# [Brief]
Repeat the whole listing exactly.

## START Data to process

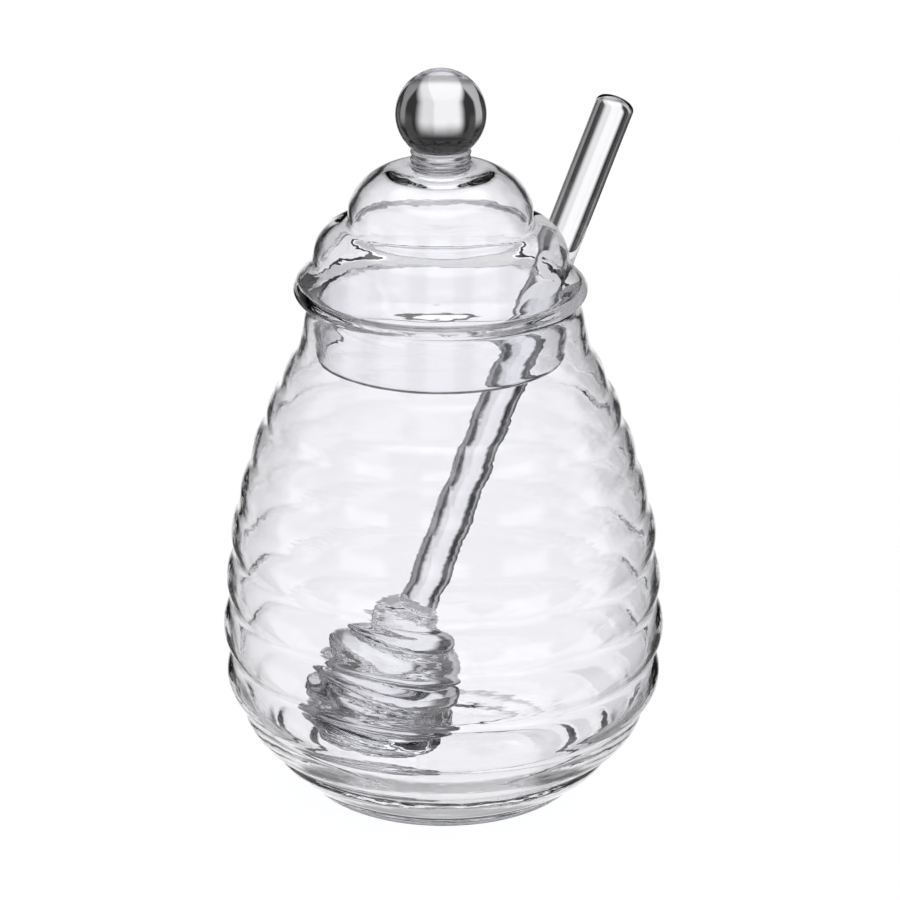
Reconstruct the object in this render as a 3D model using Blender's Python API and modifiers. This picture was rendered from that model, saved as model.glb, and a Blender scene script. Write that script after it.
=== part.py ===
"""A ribbed honey jar of clear glass, with its domed lid and a glass honey dipper.

The jar stands on the ground plane with its base centred on the origin. Three pieces are modelled:
the jar, the lid with its ball knob and its plug, and the dipper that leans in the jar and comes out
through an arched notch in the lid. Lengths are metres, +Z is up, and +X is the side that the
dipper leans towards.
"""

import math

import bmesh
import bpy
from mathutils import Matrix

# Jar: each crease between two ribs as height, radius and how far the rib below it bulges.
RIBS = (
    (0.0967, 0.0309, 0.0009),
    (0.0888, 0.0345, 0.0014),
    (0.0813, 0.0373, 0.0013),
    (0.0722, 0.0407, 0.0010),
    (0.0622, 0.0433, 0.0017),
    (0.0523, 0.0441, 0.0021),
    (0.0415, 0.0448, 0.0027),
    (0.0301, 0.0446, 0.0026),
    (0.0194, 0.0435, 0.0016),
    (0.0103, 0.0376, 0.0014),
    (0.0034, 0.0306, 0.0007),
)
BASE_RADIUS = 0.0278
LIP_HEIGHT = 0.1093
LIP_RADIUS = 0.0285
LIP_ROUNDING = 0.0009
MOUTH_RADIUS = 0.0272
MOUTH_DEPTH = 0.0025
NECK_INSIDE = (0.0284, 0.1035)
JAR_WALL = 0.0013
FLOOR_THICKNESS = 0.0020
FLOOR_RADIUS = 0.0200
FLOOR_CORNER = (0.0295, 0.0045)
FLOOR_CORNER_HOLLOW = 0.0006
WALL_STARTS = 0.0090

# Lid: heights are above the ground, radii are from the lid's own axis.
LID_SHIFT = -0.0008
SEAT_GAP = 0.0003
BALL_RADIUS = 0.00945
BALL_CENTRE = 0.1484
COLLAR_RADIUS = 0.0061
COLLAR_FOOT = 0.1368
TOP_TIER = (0.0193, 0.1290)
TOP_TIER_BULGE = 0.0029
UPPER_CREASE = (0.0193, 0.1247)
LOWER_TIER = (0.0265, 0.1196)
LOWER_TIER_BULGE = 0.0017
LOWER_CREASE = (0.0268, 0.1169)
SKIRT_FOOT = (0.0302, 0.1130)
RIM_RADIUS = 0.0310
RIM_MIDDLE = 0.1113
RIM_EDGE = 0.0008
RIM_DRAW_IN = 0.0001
PLUG_RADIUS = 0.0260
PLUG_BOTTOM = 0.0963
PLUG_EDGE = 0.0006
SHELF_HEIGHT = 0.0014
HOLLOW_RADIUS = 0.0291
LID_WALL = 0.0016
DOME_INSIDE_TOP = 0.1350

# Notch in the lid, an arch that points outwards at the dipper's side.
NOTCH_WIDTH = 0.0135
NOTCH_TOP = 0.1236
NOTCH_FROM = 0.0195
NOTCH_TO = 0.0360

# Dipper: measured along its own axis, from the tip of the head.
ROD_RADIUS = 0.00412
ROD_TOP = 0.1557
ROD_CORNER = 0.0022
ROD_END_FULLNESS = 0.85
HEAD_LENGTH = 0.0380
HEAD_RADIUS = 0.0166
HEAD_WIDEST = 0.0150
TIP_ROUNDING = 0.0008
TIP_FULLNESS = 2.6
SHOULDER_FULLNESS = 0.58
GROOVE_DEPTH = 0.0035
GROOVE_PITCH = 0.0060
GROOVE_SHARPNESS = 0.6
GROOVE_FADE = 1.4
LEAN = math.radians(21.34)
LEAN_TOWARDS = math.radians(15.0)
ROD_AT_MOUTH = (0.02185, 0.1100)
TIP_HEIGHT = 0.0043

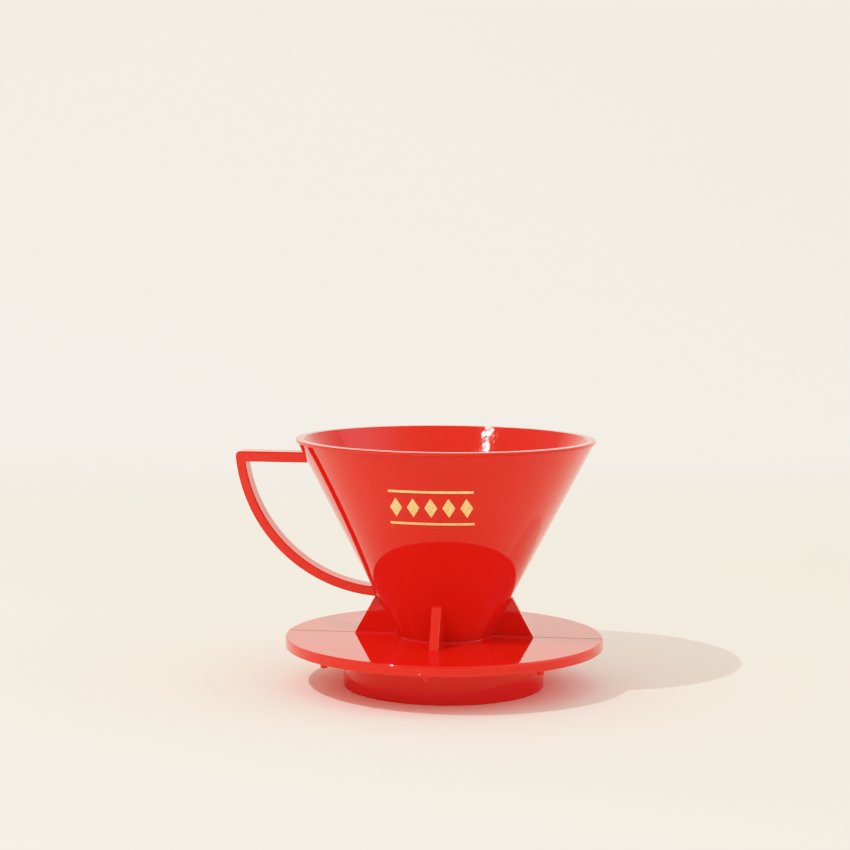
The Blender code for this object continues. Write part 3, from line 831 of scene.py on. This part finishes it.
key_data = bpy.data.lights.new("key", 'POINT')
key_data.energy = 34.0 * LIGHT["key"][0]
key_data.shadow_soft_size = 0.008
key_data.color = (1.0, LIGHT["key"][1] / LIGHT["key"][0], LIGHT["key"][2] / LIGHT["key"][0])
key = bpy.data.objects.new("key", key_data)
key.location = (AX - 0.608, -0.672, 1.172)
bpy.context.scene.collection.objects.link(key)

# ------------------------------------------------------------ camera
YAW, PITCH, ROLL, TURN = (math.radians(v) for v in (-0.575, -5.011, 0.390, 6.405))
turn = Matrix.Rotation(TURN, 3, 'Z')
forward = Vector((math.sin(YAW) * math.cos(PITCH), math.cos(YAW) * math.cos(PITCH), math.sin(PITCH)))
right = forward.cross(Vector((0.0, 0.0, 1.0))).normalized()
up = right.cross(forward)
r2 = right * math.cos(ROLL) + up * math.sin(ROLL)
u2 = -right * math.sin(ROLL) + up * math.cos(ROLL)
spot = turn @ Vector((0.0, -0.749584, 0.160825)) + Vector((AX, 0.0, 0.0))
r2, u2, back_v = turn @ r2, turn @ u2, turn @ -forward
cam_data = bpy.data.cameras.new("camera")
cam_data.sensor_width = 36.0
cam_data.lens = 2075.479 * 36.0 / 850.0
cam_data.clip_start = 0.05
cam_data.clip_end = 20.0
camera = bpy.data.objects.new("camera", cam_data)
camera.matrix_world = Matrix(((r2.x, u2.x, back_v.x, spot.x),
                              (r2.y, u2.y, back_v.y, spot.y),
                              (r2.z, u2.z, back_v.z, spot.z),
                              (0.0, 0.0, 0.0, 1.0)))
bpy.context.scene.collection.objects.link(camera)
bpy.context.scene.camera = camera

# the picture's tone: a soft toe and a long shoulder, as (light, shown)
TONE = [(0.0, 0.0), (0.012, 0.0106), (0.04, 0.0149), (0.12, 0.0902), (0.3, 0.2797), (0.55, 0.4709),
        (0.85, 0.6428), (1.05, 0.7397), (1.25, 0.8368), (1.5, 0.8815), (1.9, 0.921), (2.5, 0.967),
        (3.2, 1.0)]
view = bpy.context.scene.view_settings
view.view_transform = 'Standard'
view.use_curve_mapping = True
curves = view.curve_mapping
curves.white_level = (3.2, 3.2, 3.2)
curve = curves.curves[3]
for x, y in TONE[1:-1]:
    curve.points.new(x / 3.2, y)
for p in curve.points:
    p.handle_type = 'VECTOR'
curves.update()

## END Data to process

# [Result for this exercise]
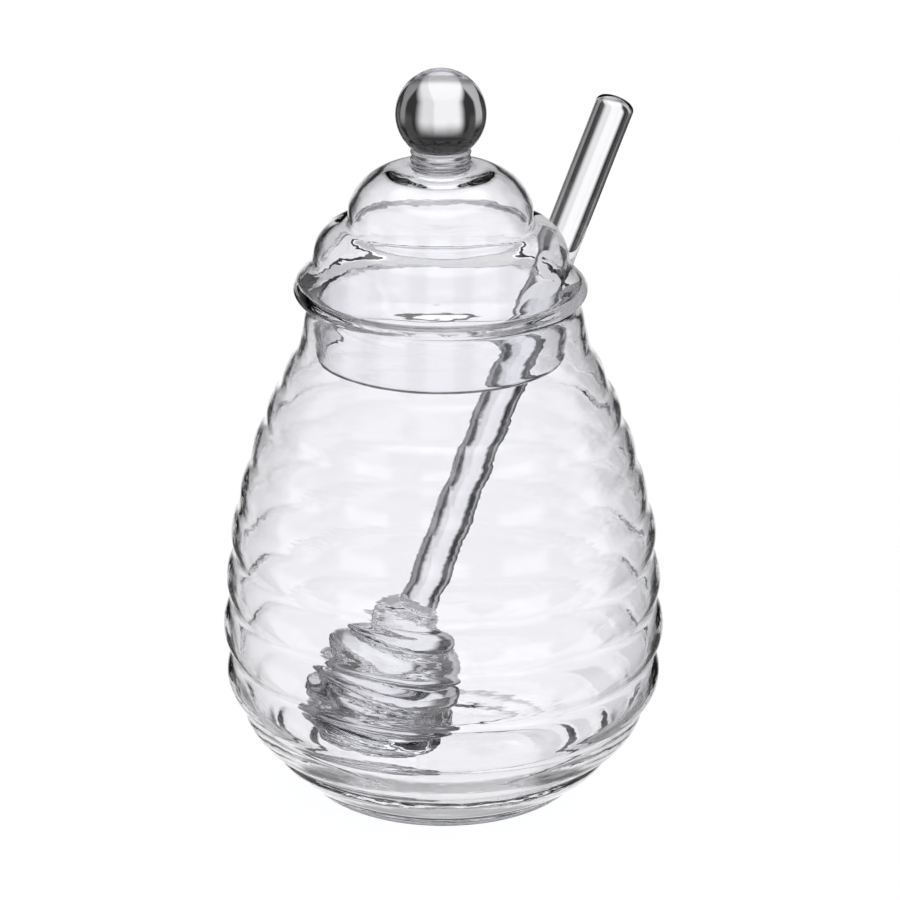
Reconstruct the object in this render as a 3D model using Blender's Python API and modifiers. This picture was rendered from that model, saved as model.glb, and a Blender scene script. Write that script after it.
=== part.py ===
"""A ribbed honey jar of clear glass, with its domed lid and a glass honey dipper.

The jar stands on the ground plane with its base centred on the origin. Three pieces are modelled:
the jar, the lid with its ball knob and its plug, and the dipper that leans in the jar and comes out
through an arched notch in the lid. Lengths are metres, +Z is up, and +X is the side that the
dipper leans towards.
"""

import math

import bmesh
import bpy
from mathutils import Matrix

# Jar: each crease between two ribs as height, radius and how far the rib below it bulges.
RIBS = (
    (0.0967, 0.0309, 0.0009),
    (0.0888, 0.0345, 0.0014),
    (0.0813, 0.0373, 0.0013),
    (0.0722, 0.0407, 0.0010),
    (0.0622, 0.0433, 0.0017),
    (0.0523, 0.0441, 0.0021),
    (0.0415, 0.0448, 0.0027),
    (0.0301, 0.0446, 0.0026),
    (0.0194, 0.0435, 0.0016),
    (0.0103, 0.0376, 0.0014),
    (0.0034, 0.0306, 0.0007),
)
BASE_RADIUS = 0.0278
LIP_HEIGHT = 0.1093
LIP_RADIUS = 0.0285
LIP_ROUNDING = 0.0009
MOUTH_RADIUS = 0.0272
MOUTH_DEPTH = 0.0025
NECK_INSIDE = (0.0284, 0.1035)
JAR_WALL = 0.0013
FLOOR_THICKNESS = 0.0020
FLOOR_RADIUS = 0.0200
FLOOR_CORNER = (0.0295, 0.0045)
FLOOR_CORNER_HOLLOW = 0.0006
WALL_STARTS = 0.0090

# Lid: heights are above the ground, radii are from the lid's own axis.
LID_SHIFT = -0.0008
SEAT_GAP = 0.0003
BALL_RADIUS = 0.00945
BALL_CENTRE = 0.1484
COLLAR_RADIUS = 0.0061
COLLAR_FOOT = 0.1368
TOP_TIER = (0.0193, 0.1290)
TOP_TIER_BULGE = 0.0029
UPPER_CREASE = (0.0193, 0.1247)
LOWER_TIER = (0.0265, 0.1196)
LOWER_TIER_BULGE = 0.0017
LOWER_CREASE = (0.0268, 0.1169)
SKIRT_FOOT = (0.0302, 0.1130)
RIM_RADIUS = 0.0310
RIM_MIDDLE = 0.1113
RIM_EDGE = 0.0008
RIM_DRAW_IN = 0.0001
PLUG_RADIUS = 0.0260
PLUG_BOTTOM = 0.0963
PLUG_EDGE = 0.0006
SHELF_HEIGHT = 0.0014
HOLLOW_RADIUS = 0.0291
LID_WALL = 0.0016
DOME_INSIDE_TOP = 0.1350

# Notch in the lid, an arch that points outwards at the dipper's side.
NOTCH_WIDTH = 0.0135
NOTCH_TOP = 0.1236
NOTCH_FROM = 0.0195
NOTCH_TO = 0.0360

# Dipper: measured along its own axis, from the tip of the head.
ROD_RADIUS = 0.00412
ROD_TOP = 0.1557
ROD_CORNER = 0.0022
ROD_END_FULLNESS = 0.85
HEAD_LENGTH = 0.0380
HEAD_RADIUS = 0.0166
HEAD_WIDEST = 0.0150
TIP_ROUNDING = 0.0008
TIP_FULLNESS = 2.6
SHOULDER_FULLNESS = 0.58
GROOVE_DEPTH = 0.0035
GROOVE_PITCH = 0.0060
GROOVE_SHARPNESS = 0.6
GROOVE_FADE = 1.4
LEAN = math.radians(21.34)
LEAN_TOWARDS = math.radians(15.0)
ROD_AT_MOUTH = (0.02185, 0.1100)
TIP_HEIGHT = 0.0043

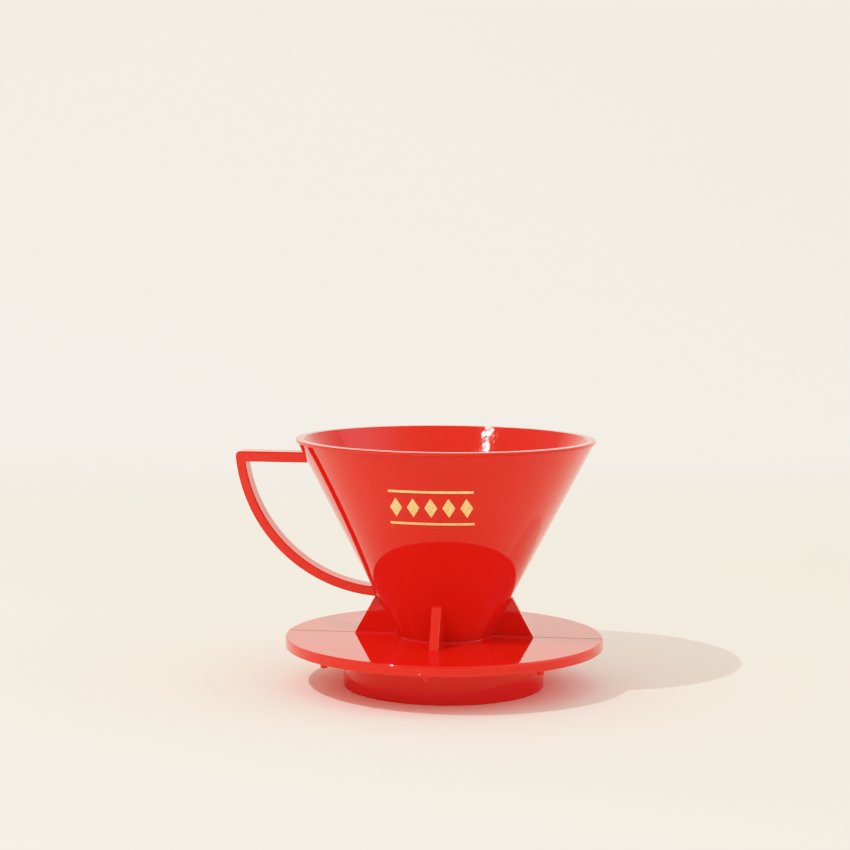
The Blender code for this object continues. Write part 3, from line 831 of scene.py on. This part finishes it.
key_data = bpy.data.lights.new("key", 'POINT')
key_data.energy = 34.0 * LIGHT["key"][0]
key_data.shadow_soft_size = 0.008
key_data.color = (1.0, LIGHT["key"][1] / LIGHT["key"][0], LIGHT["key"][2] / LIGHT["key"][0])
key = bpy.data.objects.new("key", key_data)
key.location = (AX - 0.608, -0.672, 1.172)
bpy.context.scene.collection.objects.link(key)

# ------------------------------------------------------------ camera
YAW, PITCH, ROLL, TURN = (math.radians(v) for v in (-0.575, -5.011, 0.390, 6.405))
turn = Matrix.Rotation(TURN, 3, 'Z')
forward = Vector((math.sin(YAW) * math.cos(PITCH), math.cos(YAW) * math.cos(PITCH), math.sin(PITCH)))
right = forward.cross(Vector((0.0, 0.0, 1.0))).normalized()
up = right.cross(forward)
r2 = right * math.cos(ROLL) + up * math.sin(ROLL)
u2 = -right * math.sin(ROLL) + up * math.cos(ROLL)
spot = turn @ Vector((0.0, -0.749584, 0.160825)) + Vector((AX, 0.0, 0.0))
r2, u2, back_v = turn @ r2, turn @ u2, turn @ -forward
cam_data = bpy.data.cameras.new("camera")
cam_data.sensor_width = 36.0
cam_data.lens = 2075.479 * 36.0 / 850.0
cam_data.clip_start = 0.05
cam_data.clip_end = 20.0
camera = bpy.data.objects.new("camera", cam_data)
camera.matrix_world = Matrix(((r2.x, u2.x, back_v.x, spot.x),
                              (r2.y, u2.y, back_v.y, spot.y),
                              (r2.z, u2.z, back_v.z, spot.z),
                              (0.0, 0.0, 0.0, 1.0)))
bpy.context.scene.collection.objects.link(camera)
bpy.context.scene.camera = camera

# the picture's tone: a soft toe and a long shoulder, as (light, shown)
TONE = [(0.0, 0.0), (0.012, 0.0106), (0.04, 0.0149), (0.12, 0.0902), (0.3, 0.2797), (0.55, 0.4709),
        (0.85, 0.6428), (1.05, 0.7397), (1.25, 0.8368), (1.5, 0.8815), (1.9, 0.921), (2.5, 0.967),
        (3.2, 1.0)]
view = bpy.context.scene.view_settings
view.view_transform = 'Standard'
view.use_curve_mapping = True
curves = view.curve_mapping
curves.white_level = (3.2, 3.2, 3.2)
curve = curves.curves[3]
for x, y in TONE[1:-1]:
    curve.points.new(x / 3.2, y)
for p in curve.points:
    p.handle_type = 'VECTOR'
curves.update()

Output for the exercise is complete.